Any data networking scheme, Internet or otherwise, is made of up a number of elements that work together to transfer data from hither to yon. The combination of elements is usually described as a “stack.” A given element in the stack accepts data from the element above it, performs some operation that furthers the goal of transmitting the data, and passes it off to the element below it2. Elements that are closer to the user are typically described as at the top of the stack. Elements that are closer to the physical wire are at the bottom.

A layer in the stack at one end “talks to” its counterpart layer at the other end. Each layer doesn’t really know, or care, what other layers are doing. Layer 4 (for example) doesn’t care how layers 1-3 work, as long as they are getting the job done of enabling communication with Layer 4 at the other end.

 

Those funny Europeans have a designed-by-committee model that divides networking into seven distinct layers3. Here in ‘Murica, it’s more like four-ish layers.

Protocols

The set of rules for polite and correct communication at any layer is called a protocol. These function very much like protocols in interpersonal communications. Some things are appropriate to say, some inappropriate but tolerated, and some forbidden. IT is chock full to the gills with protocols. Pretty much any acronym you see that ends in “P” refers to a protocol4. I’ve already mentioned one: Internet Protocol. All of these protocols are described in excruciating detail5 in documents misleadingly called “Requests For Comments” (RFCs). I won’t discuss those here.

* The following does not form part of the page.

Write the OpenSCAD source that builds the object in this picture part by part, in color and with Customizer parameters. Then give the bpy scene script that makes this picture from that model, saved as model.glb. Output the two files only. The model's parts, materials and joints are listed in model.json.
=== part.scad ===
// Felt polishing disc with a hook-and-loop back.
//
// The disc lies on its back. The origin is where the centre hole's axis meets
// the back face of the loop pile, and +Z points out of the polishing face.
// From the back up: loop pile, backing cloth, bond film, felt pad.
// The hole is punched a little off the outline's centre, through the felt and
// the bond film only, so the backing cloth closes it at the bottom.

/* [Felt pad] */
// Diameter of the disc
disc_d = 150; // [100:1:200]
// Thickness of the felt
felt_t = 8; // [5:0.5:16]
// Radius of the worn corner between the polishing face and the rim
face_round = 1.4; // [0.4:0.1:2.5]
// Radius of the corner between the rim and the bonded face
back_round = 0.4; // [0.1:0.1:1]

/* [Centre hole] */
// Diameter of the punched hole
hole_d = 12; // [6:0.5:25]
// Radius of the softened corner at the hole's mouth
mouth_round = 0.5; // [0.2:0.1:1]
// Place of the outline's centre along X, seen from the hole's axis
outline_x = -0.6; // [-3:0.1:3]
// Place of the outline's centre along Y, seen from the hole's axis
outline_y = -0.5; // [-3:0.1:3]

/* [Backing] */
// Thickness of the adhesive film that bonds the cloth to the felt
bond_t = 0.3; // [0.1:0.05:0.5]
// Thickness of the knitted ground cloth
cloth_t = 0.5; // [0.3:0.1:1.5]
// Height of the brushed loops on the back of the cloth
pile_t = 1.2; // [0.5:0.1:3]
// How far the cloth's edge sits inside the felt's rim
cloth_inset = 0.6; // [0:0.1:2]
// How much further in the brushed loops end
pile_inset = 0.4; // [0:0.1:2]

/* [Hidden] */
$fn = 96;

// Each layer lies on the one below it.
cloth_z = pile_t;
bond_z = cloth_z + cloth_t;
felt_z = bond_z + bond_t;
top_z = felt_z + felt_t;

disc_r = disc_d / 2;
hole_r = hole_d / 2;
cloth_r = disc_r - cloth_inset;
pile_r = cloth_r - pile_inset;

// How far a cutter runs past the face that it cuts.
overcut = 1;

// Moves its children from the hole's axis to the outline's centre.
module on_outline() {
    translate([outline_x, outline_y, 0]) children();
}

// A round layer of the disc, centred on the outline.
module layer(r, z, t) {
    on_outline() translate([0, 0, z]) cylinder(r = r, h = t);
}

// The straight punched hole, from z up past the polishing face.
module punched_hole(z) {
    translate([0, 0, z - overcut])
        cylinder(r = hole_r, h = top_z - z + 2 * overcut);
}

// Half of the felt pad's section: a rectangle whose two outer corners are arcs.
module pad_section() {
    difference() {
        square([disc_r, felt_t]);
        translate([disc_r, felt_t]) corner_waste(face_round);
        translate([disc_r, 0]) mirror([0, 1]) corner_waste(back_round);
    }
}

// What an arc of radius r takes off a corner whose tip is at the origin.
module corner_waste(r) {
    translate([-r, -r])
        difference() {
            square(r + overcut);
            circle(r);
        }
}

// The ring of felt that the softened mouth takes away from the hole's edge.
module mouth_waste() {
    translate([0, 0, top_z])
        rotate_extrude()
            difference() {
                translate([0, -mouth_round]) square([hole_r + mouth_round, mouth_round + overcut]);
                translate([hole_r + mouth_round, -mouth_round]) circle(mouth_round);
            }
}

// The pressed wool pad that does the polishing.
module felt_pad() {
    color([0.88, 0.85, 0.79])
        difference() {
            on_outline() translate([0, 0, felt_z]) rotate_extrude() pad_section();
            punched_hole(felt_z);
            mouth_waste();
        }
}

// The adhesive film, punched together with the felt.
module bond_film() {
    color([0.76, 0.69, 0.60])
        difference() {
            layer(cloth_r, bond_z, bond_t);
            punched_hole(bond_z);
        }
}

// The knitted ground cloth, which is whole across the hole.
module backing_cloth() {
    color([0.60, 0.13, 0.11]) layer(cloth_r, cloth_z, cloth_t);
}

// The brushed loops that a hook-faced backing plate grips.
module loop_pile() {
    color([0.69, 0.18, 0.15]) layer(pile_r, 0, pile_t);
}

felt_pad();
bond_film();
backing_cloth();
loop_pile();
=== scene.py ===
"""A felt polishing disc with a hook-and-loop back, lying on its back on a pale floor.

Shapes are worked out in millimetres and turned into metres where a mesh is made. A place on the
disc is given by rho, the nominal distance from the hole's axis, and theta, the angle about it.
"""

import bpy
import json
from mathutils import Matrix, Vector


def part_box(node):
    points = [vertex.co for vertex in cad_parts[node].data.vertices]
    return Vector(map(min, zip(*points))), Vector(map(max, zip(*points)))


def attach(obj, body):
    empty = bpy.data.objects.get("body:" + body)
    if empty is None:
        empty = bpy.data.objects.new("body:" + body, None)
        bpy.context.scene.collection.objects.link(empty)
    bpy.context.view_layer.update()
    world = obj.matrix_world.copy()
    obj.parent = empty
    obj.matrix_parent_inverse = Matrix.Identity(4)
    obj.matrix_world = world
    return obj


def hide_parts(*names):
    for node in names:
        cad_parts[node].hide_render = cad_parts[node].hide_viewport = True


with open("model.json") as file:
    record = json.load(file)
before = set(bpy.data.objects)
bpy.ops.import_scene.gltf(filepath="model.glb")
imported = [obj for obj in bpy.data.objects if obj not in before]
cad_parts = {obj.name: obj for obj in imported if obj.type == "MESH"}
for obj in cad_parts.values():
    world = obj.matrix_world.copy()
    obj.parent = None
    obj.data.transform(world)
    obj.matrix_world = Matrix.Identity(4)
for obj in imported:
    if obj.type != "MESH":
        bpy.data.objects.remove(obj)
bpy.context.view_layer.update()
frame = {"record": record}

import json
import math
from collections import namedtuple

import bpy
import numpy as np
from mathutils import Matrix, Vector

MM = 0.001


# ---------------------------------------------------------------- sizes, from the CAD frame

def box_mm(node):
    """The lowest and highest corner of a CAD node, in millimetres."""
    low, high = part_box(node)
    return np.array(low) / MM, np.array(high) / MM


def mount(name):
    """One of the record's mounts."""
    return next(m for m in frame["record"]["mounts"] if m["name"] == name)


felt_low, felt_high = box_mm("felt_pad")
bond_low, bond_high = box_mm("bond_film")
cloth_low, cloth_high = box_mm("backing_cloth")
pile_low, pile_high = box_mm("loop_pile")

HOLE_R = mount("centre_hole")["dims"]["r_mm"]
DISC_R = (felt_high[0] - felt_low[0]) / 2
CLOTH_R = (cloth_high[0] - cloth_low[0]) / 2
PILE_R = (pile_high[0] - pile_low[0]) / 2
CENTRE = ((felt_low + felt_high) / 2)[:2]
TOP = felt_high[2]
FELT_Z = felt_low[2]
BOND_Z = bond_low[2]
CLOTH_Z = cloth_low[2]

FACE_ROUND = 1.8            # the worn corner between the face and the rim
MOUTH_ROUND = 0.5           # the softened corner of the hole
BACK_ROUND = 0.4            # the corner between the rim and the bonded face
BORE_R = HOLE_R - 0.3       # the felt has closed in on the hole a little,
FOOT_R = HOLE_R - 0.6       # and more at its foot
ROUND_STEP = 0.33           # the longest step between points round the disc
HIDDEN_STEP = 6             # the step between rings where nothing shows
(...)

Physical / Data Link Layers

I’m not going to talk about these bottom-most layers, except to say that the data link protocol most people have heard of is Ethernet, using either twisted pair cabling6 or radio (“Wi-fi”) as the “physical” medium.

Network Layer (IP)

IP sits on top of the data link layer and its primary job is getting data from one computer to another computer. Computers are identified by an “IP address,” examples of which most of you surely have seen. It’s four numbers, between 0 and 255, separated by periods, like so: 192.168.0.1317. This nominally allows for 232 (2 to the 32nd power, ~4 billion) unique addresses, but for various reasons, the actual number of usable addresses is much lower. A significant feature of IP addresses is that they are “routable.” That is, kind of like a telephone number, you can look at the first part of the address, and say generally where a device with that address must be located8. Network devices, strangely called “routers,” move data across the Internet. Central routers have only a general idea where a device with a specific IP address might be (“over there, somewhere”), but as data moves closer to the device, the routers have more detailed information about exactly where that device is.

Transport Layer (TCP and UDP)

The Transport Layer sits above IP, and its job is to provide the infrastructure for specific applications to communicate. In IP networks, there are primarily two protocols that operate at this layer: Transmission Control Protocol (TCP) and User Datagram Protocol (UDP).

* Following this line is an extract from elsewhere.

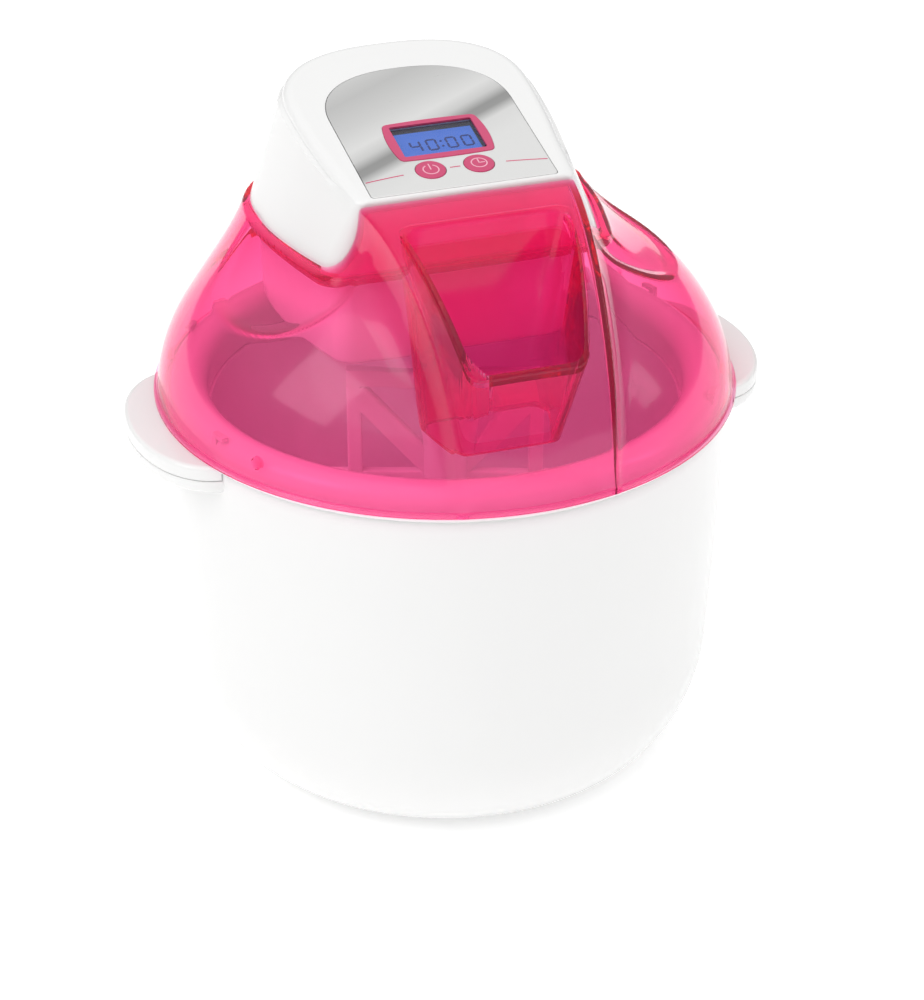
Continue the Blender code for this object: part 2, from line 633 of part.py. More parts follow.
def make_drive():
    low, high = LOW_GEAR_Z, LOW_GEAR_Z + 7
    up = math.pi / 2
    stage = (0, STAGE_Y)
    motor = (0, MOTOR_Y)
    output_phase = 0.0
    pinion_phase = meshing_phase(PINION_TEETH, OUTPUT_TEETH, output_phase, up)
    wheel_phase = 0.0
    motor_phase = meshing_phase(PINION_TEETH, STAGE_TEETH, wheel_phase, up)

    gear = prism("output_gear", gear_outline(OUTPUT_TEETH, LOW_MODULE, output_phase, (0, 0)),
                 low, high, "gear_plastic", (0, 0, low))
    cut(gear, prism("output_gear_bore", hexagon(5.3), low - 3, high + 3, None))
    shaft = cylinder("output_shaft", 3.8, high + 3, PLATE_Z + 6, "steel")
    join(shaft, prism("shaft_hex", hexagon(5.0), low - GAP, high + 3.5, None))
    join(shaft, cylinder("shaft_tail", 3.6, RIM_Z + 19, low + 1, None))
    turned("output_bush", [(4.0, RIM_Z + 28.4), (9.0, RIM_Z + 28.4), (9.0, RIM_Z + 26.0),
                           (6.6, RIM_Z + 26.0), (6.6, RIM_Z + 21.6), (4.0, RIM_Z + 21.6)],
           "gear_plastic", steps=16, closed=True)
    coupler = prism("drive_coupler", hexagon(6.0), RIM_Z - 8, RIM_Z + 21.2, "gear_plastic")
    cut(coupler, cylinder("coupler_bore", 4.0, RIM_Z + 12, RIM_Z + 30, None))
    turned("plate_bush", [(4.1, PLATE_Z + 4.5), (6.5, PLATE_Z + 4.5), (6.5, PLATE_Z - 1.0),
                          (4.1, PLATE_Z - 1.0)], "gear_plastic", steps=16, closed=True)

    wheel = prism("stage_gear", gear_outline(STAGE_TEETH, HIGH_MODULE, wheel_phase, stage),
                  HIGH_GEAR_Z, HIGH_GEAR_Z + 5, "gear_plastic", (*stage, HIGH_GEAR_Z))
    pinion = gear_outline(PINION_TEETH, LOW_MODULE, pinion_phase, stage)
    join(wheel, prism("stage_pinion", pinion, low, HIGH_GEAR_Z + 1, None))
    cut(wheel, cylinder("stage_bore", 1.8, low - 5, HIGH_GEAR_Z + 10, None, stage, 12))
    cylinder("stage_axle", 1.5, RIM_Z + 25.6 + GAP, PLATE_Z + 2, "steel", stage, 12)

    small = gear_outline(PINION_TEETH, HIGH_MODULE, motor_phase, motor)
    motor_pinion = prism("motor_pinion", small, HIGH_GEAR_Z - 0.5, HIGH_GEAR_Z + 5.5, "steel",
                         (*motor, HIGH_GEAR_Z))
    cut(motor_pinion, cylinder("motor_pinion_bore", 1.9, 190, 220, None, motor, 12))
    rotor = cylinder("motor_rotor", 12.0, PLATE_Z + 8, PLATE_Z + 23, "magnet", motor, 20)
    join(rotor, cylinder("rotor_shaft", 1.6, HIGH_GEAR_Z - 1, PLATE_Z + 27.5, None, motor, 12))
    cap_z = PLATE_Z + PLATE_THICKNESS + GAP
    cap = turned("motor_end_cap", [(2.0, cap_z + 3), (20.4, cap_z + 3), (20.4, cap_z), (2.0, cap_z)],
                 "gear_plastic", (*motor, 0), 24, closed=True)
    cap.data.materials[0] = MATERIALS["white_liner"]
    turned("motor_can", [(2.4, cap_z + 23), (20.8, cap_z + 23), (20.8, cap_z), (22, cap_z),
                         (22, cap_z + 24), (2.4, cap_z + 24)][::-1], "steel", (*motor, 0), 24,
           closed=True)

    corners = [(-44, -18), (44, -18), (44, 60), (22, 74), (-22, 74), (-44, 60)]
    plate = prism("gearbox_plate", rounded_polygon(corners, 6), PLATE_Z, PLATE_Z + PLATE_THICKNESS,
                  "steel")
    for name, radius, x, y in (("bush", 6.8, 0, 0), ("axle", 1.8, 0, STAGE_Y), ("shaft", 4.0, 0, MOTOR_Y)):
        cut(plate, cylinder(f"plate_{name}_hole", radius, 200, 215, None, (x, y), 12))
    for i, (x, y) in enumerate(PILLARS):
        cut(plate, cylinder(f"plate_screw_hole_{i}", 2.0, 200, 215, None, (x, y), 8))
        head = PLATE_Z + PLATE_THICKNESS + GAP
        turned(f"plate_screw_{i + 1}", [(0, head + 2), (3.2, head + 1.6), (3.2, head), (1.2, head),
                                        (1.2, PLATE_Z - 7), (0, PLATE_Z - 7)], "steel", (x, y, 0), 8)


def hexagon(radius):
    return [(radius * math.cos(math.radians(60 * i)), radius * math.sin(math.radians(60 * i)))
            for i in range(6)]


def make_gland():
    """Rubber grommet in the head's back wall, where the mains lead would come out."""
    profile = [(3.4, 8.5), (6.0, 8.0), (8.6, 5.6), (8.6, 4.2), (5.2, 4.2), (5.2, -5.0), (3.4, -5.0)]
    gland = turned("cord_gland", profile, "rubber_grey", steps=16, closed=True)
    gland.matrix_world = Matrix.Translation((0, 0.0862, 0.238)) @ Matrix.Rotation(-math.pi / 2, 4, "X")


# ---- paddle -----------------------------------------------------------------------------------


def beam(name, start, end, half_width, cutter=True):
    """One straight bar of the paddle's frame in the XZ plane."""
    low, high = Vector((start[0], 0, start[1])), Vector((end[0], 0, end[1]))
    along = (high - low).normalized()
    side = Vector((-along.z, 0, along.x)) * half_width
    thick = Vector((0, PADDLE_THICKNESS / 2, 0))
    rings = []
    for y in (thick, -thick):
        rings.append([tuple(p) for p in (low - side + y, low + side + y, high + side + y, high - side + y)])
    return loft(name, rings, None if cutter else "white_liner")


def make_paddle():
    """A hub with a narrow frame above and wide blades that follow the liner below."""
    top, waist, foot = RIM_Z + 4, RIM_Z - 44, LINER_FLOOR_Z + 6
    hub_profile = [(0, foot - 3), (9.0, foot - 3), (9.0, RIM_Z + 9), (0, RIM_Z + 9)][::-1]
    paddle = turned("paddle", hub_profile, "white_shell", steps=16)
    bars = [((-39.5, top - 3.8), (39.5, top - 3.8), 3.8),
            ((-36.6, top), (-36.6, waist), 3.0), ((36.6, top), (36.6, waist), 3.0),
            ((-36, top - 10), (-4, waist + 2), 4.5), ((36, top - 10), (4, waist + 2), 4.5),
            ((-78, waist - 2), (78, waist - 2), 4.0),
            ((-77, waist - 2), (-71, foot + 14), 5.0), ((77, waist - 2), (71, foot + 14), 5.0),
            ((-74, foot + 16), (-58, foot), 4.5), ((74, foot + 16), (58, foot), 4.5),
            ((-60, foot + 1), (60, foot + 1), 4.5)]
    for i, (start, end, half) in enumerate(bars):
        join(paddle, beam(f"paddle_bar_{i}", start, end, half))
    cut(paddle, prism("paddle_socket", hexagon(6.6), RIM_Z - 10, RIM_Z + 20, None))
    paddle.rotation_euler = (0, 0, PADDLE_TURN)
    for child in CUTTERS.objects:
        if child.name.startswith("paddle_bar"):
            child.rotation_euler = (0, 0, PADDLE_TURN)


def build():
    make_pot()
    make_bowl()
    make_lid()
    frame = panel_empty()
    make_head_shell(frame)
    make_head_base()
    make_panel(frame)
    make_drive()
    make_gland()
    make_paddle()


build()
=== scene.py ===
"""Looks of the ice cream maker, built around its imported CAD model. Lengths are in millimetres until
a mesh is made; heights in the lid's functions are counted from the lid's rim."""

import json
import math

import bmesh
import bpy
import numpy as np
from mathutils import Matrix, Vector


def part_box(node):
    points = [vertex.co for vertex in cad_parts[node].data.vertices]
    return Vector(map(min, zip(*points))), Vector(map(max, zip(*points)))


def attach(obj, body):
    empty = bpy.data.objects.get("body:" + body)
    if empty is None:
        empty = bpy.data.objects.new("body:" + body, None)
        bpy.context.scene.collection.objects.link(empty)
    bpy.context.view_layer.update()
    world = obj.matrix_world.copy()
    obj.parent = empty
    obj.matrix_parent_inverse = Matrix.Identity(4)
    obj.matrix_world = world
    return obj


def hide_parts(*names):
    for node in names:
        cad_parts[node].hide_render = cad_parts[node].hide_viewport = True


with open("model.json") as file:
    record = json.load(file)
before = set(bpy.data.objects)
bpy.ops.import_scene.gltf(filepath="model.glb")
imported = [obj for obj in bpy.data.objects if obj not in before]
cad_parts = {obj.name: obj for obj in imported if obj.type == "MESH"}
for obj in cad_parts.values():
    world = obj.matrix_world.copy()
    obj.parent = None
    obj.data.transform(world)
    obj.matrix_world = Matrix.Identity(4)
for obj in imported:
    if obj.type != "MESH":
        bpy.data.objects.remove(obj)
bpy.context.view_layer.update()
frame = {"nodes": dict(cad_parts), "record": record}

MM = 0.001


def box_mm(node):
    """Lowest and highest corners of a CAD node at rest, in millimetres."""
    return [np.array(corner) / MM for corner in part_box(node)]


# ---- sizes read from the frame ----------------------------------------------------------------

LID_LOW, LID_HIGH = box_mm("lid_dome")
HEAD_LOW, HEAD_HIGH = box_mm("head_shell")
LINER_LOW, LINER_HIGH = box_mm("bowl_liner")
POT_HIGH = box_mm("outer_housing")[1]
COLLAR_SEAT = box_mm("bowl_collar")[0][2]

RIM_Z = LID_LOW[2]
LID_RADIUS = LID_HIGH[1]
POT_RADIUS = POT_HIGH[1]
TAB_REACH = POT_HIGH[0]
HEAD_SEAT = HEAD_LOW[2]
HEAD_SIDE = HEAD_HIGH[0]
HEAD_BACK = HEAD_HIGH[1]
HEAD_FRONT = HEAD_LOW[1]

# ---- shape constants, as in the CAD model -----------------------------------------------------

DOME_RADIUS = LID_RADIUS - 1.6
DOME_HEIGHT = 81.6
DOME_POWER = 1.88
LID_WALL = 2.5
WEDGE_START_Y = -27.0
WEDGE_DEPTH = 85.0
WEDGE_HEIGHT = LID_HIGH[2] - RIM_Z
WEDGE_HALF = 43.5
WEDGE_NARROWING = 12.3
POCKET_Z = 64.0
POT_TAPER, POT_TAPER_DEPTH, POT_CORNER, POT_WALL = 5.0, 110.0, 30.1, 2.6
PANEL_SLOPE = 0.184
PANEL_TILT = math.atan(PANEL_SLOPE)
PANEL_Z = RIM_Z + 99.0
PANEL_NORMAL = Vector((0, -math.sin(PANEL_TILT), math.cos(PANEL_TILT)))
BUTTON_X, BUTTON_S, BUTTON_RADIUS = 9.8, -12.9, 6.0
FASCIA_FRONT = -26.2
HOOK_ANGLES = (-162, -36, 18, 144)
PIN_LAG = 14
PIN_Z = RIM_Z + 7.7
CHUTE_LOW, CHUTE_HIGH = (-31, -79, RIM_Z + 5), (31, -45, RIM_Z + 82)
FRONT_CRISPNESS = 0.62
CROWN_RADIUS = 7.7
MOUTH_RADIUS = 95.0
CHUTE_WALL = 2.4
SOCKET_RADIUS = 6.6
OUTLINE_POINTS = 96
RECESS_FLOOR = -1.3        # depths below the panel, along its normal
SHEET_UNDERSIDE = -3.2
SCREEN_TOP = -1.58
BELOW_BOARD = -26
LINER_FLOOR = LINER_LOW[2] + 1.2
PADDLE_TURN = math.radians(-19.0)


# ---- materials --------------------------------------------------------------------------------


def node(tree, kind, **values):
    made = tree.nodes.new(kind)
    for key, value in values.items():
        setattr(made, key, value)
    return made


def noise(tree, scale, detail=3.0, stretch=(1, 1, 1)):
    """Noise in object space, stretched along chosen axes."""
    where = node(tree, "ShaderNodeTexCoord")
    mapping = node(tree, "ShaderNodeMapping")
    mapping.inputs["Scale"].default_value = stretch
    texture = node(tree, "ShaderNodeTexNoise")
    texture.inputs["Scale"].default_value = scale
    texture.inputs["Detail"].default_value = detail
    tree.links.new(where.outputs["Object"], mapping.inputs["Vector"])
    tree.links.new(mapping.outputs["Vector"], texture.inputs["Vector"])
    return texture.outputs["Fac"]


def spread(tree, source, low, high):
    """Map noise onto a range, softly enough that no value is cut off."""
    ranged = node(tree, "ShaderNodeMapRange", interpolation_type="SMOOTHSTEP")
    ranged.inputs["From Min"].default_value = 0.15
    ranged.inputs["From Max"].default_value = 0.85
    ranged.inputs["To Min"].default_value = low
    ranged.inputs["To Max"].default_value = high
    tree.links.new(source, ranged.inputs["Value"])
    return ranged.outputs["Result"]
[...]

TCP is a “reliable, connection-oriented” protocol. It’s like a phone call: when you attempt to establish a connection, you can tell when the connection is made, and when it ends, and you can tell when the data has been garbled. UDP, in contrast, is an “unreliable, datagram oriented” protocol. It’s like US Postal Mail: you put an address on a letter and drop it in the box, and usually it gets to the destination in predictable time, but sometimes it takes longer, and occasionally it is lost altogether.

On any computer, there will be multiple applications that need to communicate over the network. They all have to share the same IP address, so there needs to be a way to identify which network data goes to which application. TCP and UDP both use numbered “ports” for this purpose. The combination of IP address and port number (and protocol, TCP or UDP) uniquely identifies any application running on an Internet-connected computer. Port numbers run from 1 to ~65000, and each application on a computer uses a distinct port. Which port an application uses depends on the role of the application.

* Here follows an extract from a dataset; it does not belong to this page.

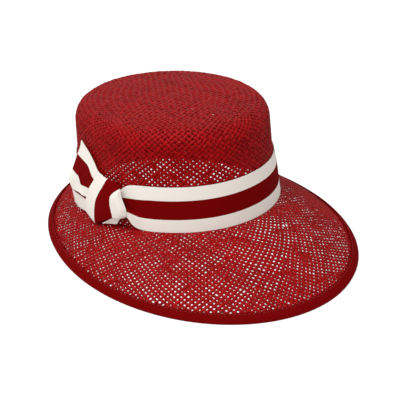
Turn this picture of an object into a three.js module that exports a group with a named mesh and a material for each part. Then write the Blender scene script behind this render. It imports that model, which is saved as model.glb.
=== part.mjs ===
// A woven straw sun hat with an oval crown, a brim that is wide in front and narrow behind, a ribbon folded
// over the brim's edge, and a striped ribbon band with a knot and one tail on the wearer's right side.
// Millimetres, +Z up, the front is -Y and the wearer's right is -X. The origin is on the floor, under the
// middle of the brim's outline. An azimuth is in degrees from the front towards the wearer's right.
import * as THREE from "three";

// Head line: the oval where crown and brim meet, on a plane whose front is raised
const HEAD = { halfWidth: 86, halfLength: 100.6, tilt: 6.5, height: 29.2, behindMiddle: 35.7 };
// Crown: heights are square to the head line's plane
const CROWN = { height: 92.3, wall: 1.5, shoulder: 19.5, squareness: 2.36, tipRise: 5 };
// Brim: its outline on the floor, and fall, the power by which it steepens from the crown to its edge
const BRIM = { halfWidth: 127.7, halfLength: 157.8, widestAhead: 3.9, wall: 1.2, fall: 1.25 };
// The brim's cut edge, inside the folded ribbon: its distance in from the outline, and its top face's height
const CUT_EDGE = { inset: 1.8, top: 2.7 };
const BINDING = { width: 7.5, noseHeight: 1.7 };
const RIBBON_WALL = 1.1;
// How far the pinched band stands off the crown under the knot
const PINCHED_STAND = 0.8;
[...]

An application that provides a service, something that other applications or users will come looking for, is called a “server,”9 like a “web server,” “mail server”, etc. Applications that consume those services, like web browsers or email readers, etc., are called “clients.” When a client wants to establish a new connection to a server, the client needs both the IP address and the port number of the server. IP address can be looked up based on the name of the computer, but servers almost always use “well known,” port numbers, according to the application. Web servers use port 80, mail servers use port 2510, etc. In this way, the client knows the server port number based on what kind of client it is. The client tells the server about its own IP address and port number as part of the connection request, so the port that the client uses is usually unimportant, and typically clients use random-ish port numbers in the 20,000 – 30,000 range.

Application Layer (So many protocols)

This top-most layer is where applications that users actually care about operate: web, email, print, file and directory services, etc. But, for the purposes of this article, the protocols used by the specific applications aren’t important. There are a number of application layer protocols that are specific to email, but I’ll talk about those in a later article.

The Key Learning

After all that, what I really want readers to take away11 is the concept of TCP and UDP port numbers, and that specific application-layer protocols use specific ports, and only those ports. For any protocol, there may be lots of different programs that implement that protocol, but they always use the same ports.

Next installment, I’ll talk about some of the groundwork that needs to be done before you can host an internet connected email service.


1  You can tell because it’s right there in the name.

2  Or the other way ‘round, at the other end.

3  The ISO seven-layer salad. One of the few things I actually remember from Data Networks class, thanks to a juvenile but effective mnemonic devised by my roommate.

4  Just like any acronym that starts with “S” usually means “simple”. Spoiler alert: simple is relative.

5  And yet some people still fuck up protocol implementation. Sometimes accidentally, sometimes not. See also, Microsoft.

6  These days, “Category 5” or “Category 6” cabling is optimized for high-speed Ethernet, but Ethernet over twisted pair was created to run over crappy telephone wiring already present in commercial buildings.

7  This is an IP version 4 (IPv4) address. There is a version 6 of IP (IPv6), which uses longer addresses, to allow for more unique devices in the world.

8  Well, not as much like a phone number since number portability fucked everything up.

9  No to be confused with a rack-mount data center type computer. This is why I avoided that word in Part 2.

10  And other port numbers, too, depending on circumstances, but these are the basic ports. Peruse a complete list here: https://en.wikipedia.org/wiki/List_of_TCP_and_UDP_port_numbers.

11 Like a hunk of batter fried cod wrapped in greasy newspaper.